Way to misread my post. I said I would object to them being drafted (draft still existed during Vietnam), but I wouldn’t object to them volunteering (no longer a draft) because they want to serve in some capacity. In fact, the law states that the disabled are to be accommodated by employers if possible.

So, I ask you again, since you pointedly avoided my question, what is it that you are objecting to in terms of the disabled serving in our draft free military?

I apologize. When you said “I would object to drafting those people against their will …” I took that to imply that you would be all in favor of them being drafted with their consent. Otherwise, why would you say “…against their will…”.

I wasn’t aware your question was pointed at me, as you posed it before I even read the first post in this thread. But, to answer a question you never asked of me, I am not objecting to the disabled from serving in our draft free military. I have to wonder what gave you the impression that I did. Sheesh!

It was not clear to whom you were speaking or what ‘objection’ you were referring to.

Two big reasons:

  1. The law states that the disabled are to be accommodated by employers if possible. The military is a mentally and physically challenging job. It is often NOT possible to accommodate disabilities. The military needs people who can deploy to austere conditions, exercise initiative, demonstrate sound judgment, and perform demanding work. If they don’t, people die. The entire point of the video is that McNamara was putting soldiers into jobs they were NOT suited for. The result was great loss of life (both for the soldiers and the people around them). Even the modern (2018) military tracks less-qualified and waivered soldiers and finds a higher rate of attrition, worse performance, and more UCMJ action. So every time the military agrees to take a less-qualified soldier, they are accepting a certain degree of risk.

So what if we take patriotic young Americans and find them low-risk, non-threatening jobs that are within their capabilities? That brings us to the second problem.
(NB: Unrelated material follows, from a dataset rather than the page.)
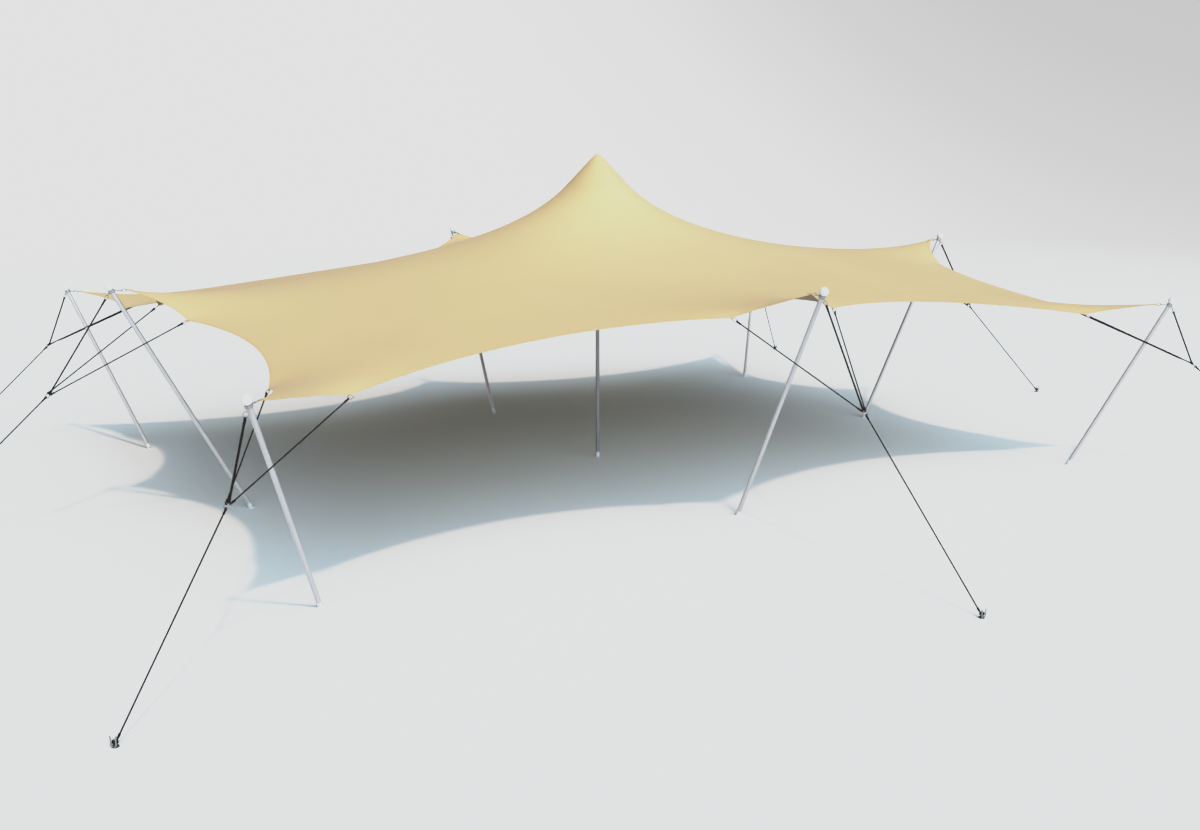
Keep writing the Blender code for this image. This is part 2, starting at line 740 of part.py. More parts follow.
def build():
    clear_scene()
    fabric = new_material("canopy_fabric", (0.72, 0.60, 0.33), 0.85)
    alloy = new_material("pole_aluminium", (0.62, 0.64, 0.66), 0.35, 0.8)
    fitting = new_material("white_fitting", (0.86, 0.86, 0.85), 0.4)
    rubber = new_material("foot_rubber", (0.72, 0.73, 0.74), 0.6)
    rope = new_material("guy_rope", (0.03, 0.03, 0.03), 0.8)
    stake = new_material("peg_steel", (0.05, 0.05, 0.055), 0.5, 0.6)

    stations = all_stations()
    points, x_lines, y_lines = stretched_sheet(stations)
    normals = sheet_normals(points, x_lines, y_lines)
    canopy = canopy_shape(points, normals)
    place("canopy", new_mesh("canopy", canopy), fabric)

    cap = turned(head_profile(CAP_BALL_RADIUS, CAP_COLLAR_DROP))
    cap_centre = Vector((0, 0, cap_height(canopy, cap)))
    pole_end = cap_centre.z - CAP_COLLAR_DROP - SEAT_GAP
    place("centre_pole", new_mesh("centre_pole", pole_shape(FOOT_SHOULDER + SEAT_GAP, pole_end)), alloy)
    place("centre_pole_foot", foot_mesh("centre_pole_foot", UP), rubber)
    cap_mesh = new_mesh("centre_pole_cap", cap)
    place("centre_pole_cap", cap_mesh, fitting, Matrix.Translation(cap_centre))

    for station in stations:
        name = station.name
        pole_end = station.pole_length - COLLAR_DROP - SEAT_GAP
        axis = station.local(station.pole_axis)
        pole = new_mesh(f"pole_{name}", pole_shape(FOOT_SHOULDER + SEAT_GAP, pole_end, axis))
        place(f"pole_{name}", pole, alloy, station.upright(station.foot))
        foot = foot_mesh(f"pole_foot_{name}", axis)
        place(f"pole_foot_{name}", foot, rubber, station.upright(station.foot))
        head = head_mesh(f"pole_head_{name}", station)
        place(f"pole_head_{name}", head, fitting, station.upright(station.head))
        contacts = eyelet_contacts(station, points, normals)
        ropes = fused(f"guy_ropes_{name}", guy_shapes(station, contacts))
        place(f"guy_ropes_{name}", ropes, rope, Matrix.Translation(station.ring))
        peg = peg_mesh(f"ground_peg_{name}")
        place(f"ground_peg_{name}", peg, stake, station.upright(station.peg))


build()
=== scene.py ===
"""The looks of a stretch tent: stretched cloth, poles, heads, straps, ropes and pegs on a pale floor.

Metres, +Z up.
"""
import math

import bpy
import numpy as np
from mathutils import Euler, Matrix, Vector


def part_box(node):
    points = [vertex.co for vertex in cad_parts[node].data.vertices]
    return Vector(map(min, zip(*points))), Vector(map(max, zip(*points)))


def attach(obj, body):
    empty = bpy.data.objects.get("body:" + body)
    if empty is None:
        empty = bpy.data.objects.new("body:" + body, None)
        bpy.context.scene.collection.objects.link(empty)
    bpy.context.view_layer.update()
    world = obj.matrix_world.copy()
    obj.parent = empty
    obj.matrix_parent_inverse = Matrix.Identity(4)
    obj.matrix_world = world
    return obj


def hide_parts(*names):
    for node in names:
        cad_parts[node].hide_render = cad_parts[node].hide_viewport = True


# Sheet, as in the construction
SHEET_LENGTH = 15.0
SHEET_WIDTH = 10.0
CANOPY_THICKNESS = 0.012
PEAK_HEIGHT = 5.0
PEAK_SLOPE = 1.05
PEAK_ROUNDING = 0.03
PEAK_CAP_REACH = 0.55
MID_EYELET_SPACING = 1.10
CORNER_EYELET_SPACING = 1.25

# Pull in the sheet lengthways, against 1 crossways, and the width of sheet whose pull each edge band adds
LENGTHWAYS_PULL = 2.85
LONG_EDGE_BAND = 3.15
SHORT_EDGE_BAND = 4.85
TIP_EDGE_BAND = 4.0

# Fine grid of the cloth
PEAK_LINES = 22
PEAK_LINE_GROWTH = 1.05
LONG_FIELD_LINES = 36
SHORT_FIELD_LINES = 22
CORNER_LINES = 14
SOLVER_TOLERANCE = 1e-6
SOLVER_STEPS = 3000

# Cloth and hem
CLOTH_THICKNESS = 0.004
HEM_THICKNESS = 0.008
HEM_WIDTH = 0.045
HEM_STEP = 0.002
HEM_FOLD_SHARE = 0.8
TAB_WIDTH = 0.025
TAB_THICKNESS = 0.003
TAB_LENGTH = 0.090
TAB_FOLD = 0.020
PATCH_RADIUS = 0.42
PATCH_THICKNESS = 0.004

# Threads of the cloth, its stitches and the webbing
WALE = 0.0025
COURSE = 0.0018
STITCH_PITCH = 0.0075
STITCH_SHARE = 0.68
STITCH_ROWS = (0.007, 0.037)
THREAD_WIDTH = 0.0011
CHEVRON_WIDTH = 0.004
WEFT_PITCH = 0.0024
WARP_PITCH = 0.0021

# Poles, heads and feet
POLE_RADIUS = 0.0315
POLE_WALL = 0.003
TUBE_EASE = 0.0008
FOOT_RADIUS = 0.042
FOOT_PAD_HEIGHT = 0.020
FOOT_START = 0.030
FOOT_SHOULDER = 0.085
FOOT_RIM = 0.004
FOOT_ROUNDING = 0.004
GROOVE_COUNT = 3
GROOVE_PITCH = 0.014
GROOVE_DEPTH = 0.0012
GROOVE_WIDTH = 0.002
GROOVE_FLANK = 0.001
SOCKET_ROUNDING = 0.0022
BALL_RADIUS = 0.060
NECK_RADIUS = 0.026
COLLAR_RIM = 0.014
COLLAR_HEIGHT = 0.040
COLLAR_DROP = 0.095
COLLAR_EDGE = 0.004
COLLAR_BAND = 0.014
COLLAR_WAIST = 0.002
COLLAR_ROUNDING = 0.0015
CAP_BALL_RADIUS = 0.075
CAP_COLLAR_DROP = 0.110
SEAT_GAP = 0.0003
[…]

  1. Congress authorizes a certain number of service members each year. If the military is already at it’s “end-strength,” they cannot add new soldiers. All soldiers need to be deployable, and if someone’s limitations make them permanently non-deployable they are discharged. In the modern 2018 military, there is just no room for a less-capable, non-deployable soldier because they take up a ‘slot’ that could be used on a soldier who is physically and mentally capable.

If someone’s limitations make them unqualified for military service, they can seek employment as a civilian performing some kind of non-deployable administrative or support task.

TLDR: In a full-strength military there is no room to add an unqualified or under-qualified recruit. In a military experiencing a manpower shortage, less-qualified recruits are sometimes accepted but this comes at a cost of worse performance and unnecessary fatalities.

The Americans with Disabilities Act says:

So the ADA, at least, does not require the military to hire those with disabilities. If someone knows of another law that does, please let us know.